The new law won plaudits from Puerto Rico’s clean energy industry. Máximo Torres, CEO of local solar installer Máximo Solar Industries, called the streamlined permitting structure “a big victory.” 

“I would love to have a permitting process that is not related to PREPA in any way,” he said. “Take away the permitting delays [and] we could do a lot of projects.”

Since Hurricane Maria, support for 100 percent renewables in Puerto Rico has swelled, with many clean energy companies, like Sunrun, jumping into what they viewed as a growth market. But policy delays and uncertainties have so far rendered the true magnitude of the opportunity murky. Rúa-Jovet said the new law adds clarity. 

“Since it’s bipartisan, one can really bet on its stability as a policy in the long run,” said Rúa-Jovet. “That’s great for markets and signals to investors and new entrants.”  

According to Wilson, though investors have expressed interest in working in Puerto Rico, that's come with "trepidation about the uncertainty of the future of the energy paradigm on the island."

"We’ll know whether or not [the law is] effective when we measure whether or not more investment dollars are flowing,” he said.

“Just half the equation”

At the same time, clean energy advocates said the new RPS and the law’s accompanying renewables policies are only as good as their enforcement. Puerto Rico already had a 20 percent by 2035 RPS that it is still far from meeting.

“Having good policies on the books is just half the equation,” said Rúa-Jovet.  

The new law aims to allay those concerns by strengthening the island’s energy regulator, its energy bureau created in 2014, with a bigger budget and a clearly-defined role. Though PREPA has tussled with the energy bureau — most recently over its latest integrated resource plan — Rúa-Jovet said the fact that PREPA did not stand in the way of the bill indicates the 100 percent target has the momentum and support it needs to succeed.

“I don’t want to sound pie-in-the-sky; there are always challenges. Some challenges that we may not even know right now,” he said. “But I think Puerto Rico’s challenges with renewables [have] more to do with will than anything.”

Rúa-Jovet said the law’s passage shows that the will now clearly exists, especially after “having lived what we lived, and knowing the future isn’t going to get any easier in terms of the strength of storms and extreme weather.”

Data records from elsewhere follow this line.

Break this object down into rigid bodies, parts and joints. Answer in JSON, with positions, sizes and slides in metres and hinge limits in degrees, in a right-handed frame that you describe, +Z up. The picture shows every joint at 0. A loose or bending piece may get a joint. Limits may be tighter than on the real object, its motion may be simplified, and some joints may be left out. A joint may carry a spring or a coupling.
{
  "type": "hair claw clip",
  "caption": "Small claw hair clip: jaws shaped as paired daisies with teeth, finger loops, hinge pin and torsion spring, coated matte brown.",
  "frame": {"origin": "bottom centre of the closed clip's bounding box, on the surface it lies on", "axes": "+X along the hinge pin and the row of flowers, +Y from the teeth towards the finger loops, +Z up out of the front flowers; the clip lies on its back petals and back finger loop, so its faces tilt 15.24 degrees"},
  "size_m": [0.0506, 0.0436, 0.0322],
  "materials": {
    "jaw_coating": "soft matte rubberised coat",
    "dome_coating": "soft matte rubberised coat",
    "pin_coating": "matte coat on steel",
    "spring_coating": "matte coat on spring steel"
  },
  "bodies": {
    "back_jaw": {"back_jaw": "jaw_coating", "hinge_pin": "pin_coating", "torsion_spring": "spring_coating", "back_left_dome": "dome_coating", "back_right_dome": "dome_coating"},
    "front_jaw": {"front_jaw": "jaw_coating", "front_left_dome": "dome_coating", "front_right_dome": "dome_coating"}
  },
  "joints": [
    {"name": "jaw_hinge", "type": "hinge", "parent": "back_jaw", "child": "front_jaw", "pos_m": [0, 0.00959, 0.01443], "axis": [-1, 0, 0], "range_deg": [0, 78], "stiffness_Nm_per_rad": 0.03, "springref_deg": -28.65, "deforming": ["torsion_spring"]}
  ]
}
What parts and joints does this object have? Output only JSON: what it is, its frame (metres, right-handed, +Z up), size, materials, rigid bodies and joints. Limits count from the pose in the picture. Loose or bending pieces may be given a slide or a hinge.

That future is one reason electrical engineering professor Marcel Castro-Sitiriche is concerned about the final law. Castro-Sitiriche, who works at the University of Puerto Rico-Mayagüez, said legislation should consider short-term solutions for the most vulnerable, because a hurricane could impact those customers again.

According to Castro-Sitiriche’s research, the customers who experienced the highest number of blackout hours post-Maria also tended to be among the last 500,000 customers to be reconnected.

Advocates who have cheered the bill’s passage hope the proposal in Puerto Rico, and the other 100 percent mandates circulating on the mainland, will act as a catalyst to similar actions elsewhere. 

“The aspirational hope is it will be an inspiration for other states that are considering 100 percent clean energy…and other Caribbean islands that are in the same situation as Puerto Rico,” said Wilson.

Next, the law heads to Governor Ricardo Rosselló. He is expected to sign it, though his office did not respond to request for comment.